Hall, Kimble, Upshur, Wise and Comanche counties have been selected to receive a total of $22.6 million in grants to help preserve their historic courthouses.
The money will help cover full restoration of the Hall, Kimble, Upshur and Wise courthouses, and Comanche County's grant will help it plan for the restoration of its courthouse.
"Our courthouse is one of the most recognizable in the state, but after over 125 years of continuous service, it is in need of serious restoration and love," Wise County Judge J.D. Clark said. "Years from now, I want to be able to take my grandkids through this courthouse and show them the good work we did when we had the opportunity."
The Texas Historical Commission determines awards based on 22 criteria, including the building's age, the dangers of not improving the structure, historical designation, project proposals and local support. In a new criterion, the commission gives more points to counties that have less revenue.
Clark said Wise County will be allotted $5.2 million of the grant money, and the total cost of the restoration will be $8.5 million.
The grant will allow the county to tackle major water penetration problems that have led to extensive damage, mold and termites; to restore the district courtroom to its original two-story grandeur complete with a balcony; and to reopen the closed-off atrium.
Often historical restorations of courthouses also integrate modern building elements, including accessibility features to comply with federal law, energy-efficient lighting and more reliable internet connectivity.
"This restoration project will be an opportunity for us to ensure that we have the technological, mechanical and safety needs that a working courthouse in the 21st century requires," Clark said.
The Texas Legislature set aside $25 million for the program in the 2022-2023 budget cycle, but more than $2 million of it went toward emergency supplemental funding for counties during the past year.
In March, Fannin County completed its $24 million courthouse restoration project, and $6 million of it was paid for with Texas Historical Commission grants, according to Susan Tietz, program coordinator for the commission's courthouse preservation program. The courthouse now resembles what it looked like in 1888.

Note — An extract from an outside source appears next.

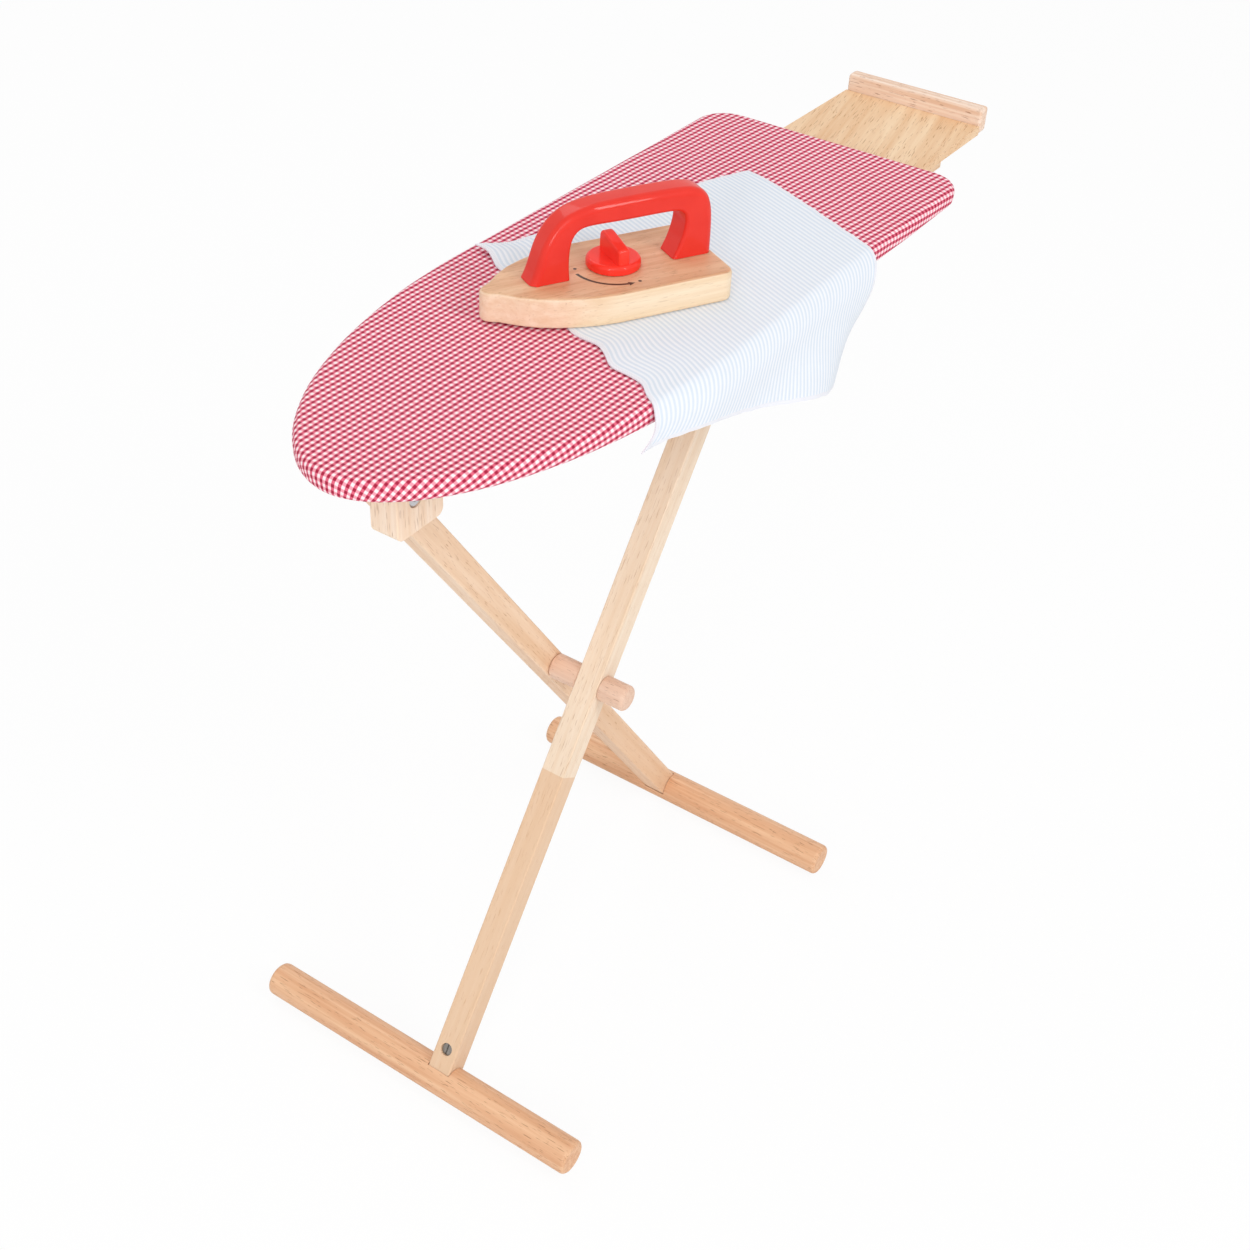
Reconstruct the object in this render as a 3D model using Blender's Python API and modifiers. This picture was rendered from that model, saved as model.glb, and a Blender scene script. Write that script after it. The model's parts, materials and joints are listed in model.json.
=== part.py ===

"The project was a dramatic transformation from an austere and extreme 1960s alteration of the original building that introduced a flat roof and a flat paneling system, back to its majestic Second Empire style with a tall decorative cupola and cornice, mansard roofs and hand-carved limestone columns and ornamentation," Tietz said.
County requests for funding from the commission have outpaced the dollars available — 18 counties have sought $51 million in funding, according to the commission. A total of 26 applicants are awaiting full restoration funding after receiving some planning and emergency grants, and an additional 47 applicants have not received any funding. Those requests amount to more than $650 million.
Tietz said three counties could have their projects completed by next year — Callahan, Mason and Taylor.
So far, the Texas Historic Courthouse Preservation Program has funded the full restoration of 78 courthouses for about $350 million.
"These communities have commitments that will pay economic and quality of life dividends for decades," said Mark Wolfe, the Texas Historical Commission's executive director, in a news release.
Courthouse preservation projects have created nearly 13,500 jobs, according to the agency. The final products help lift downtown economies and promote tourism.
"This grant will allow us to ensure that we are able to experience and enjoy this Texas treasure for the architectural jewel that it is and see that it continues as the hub of our community and our county government," Clark said.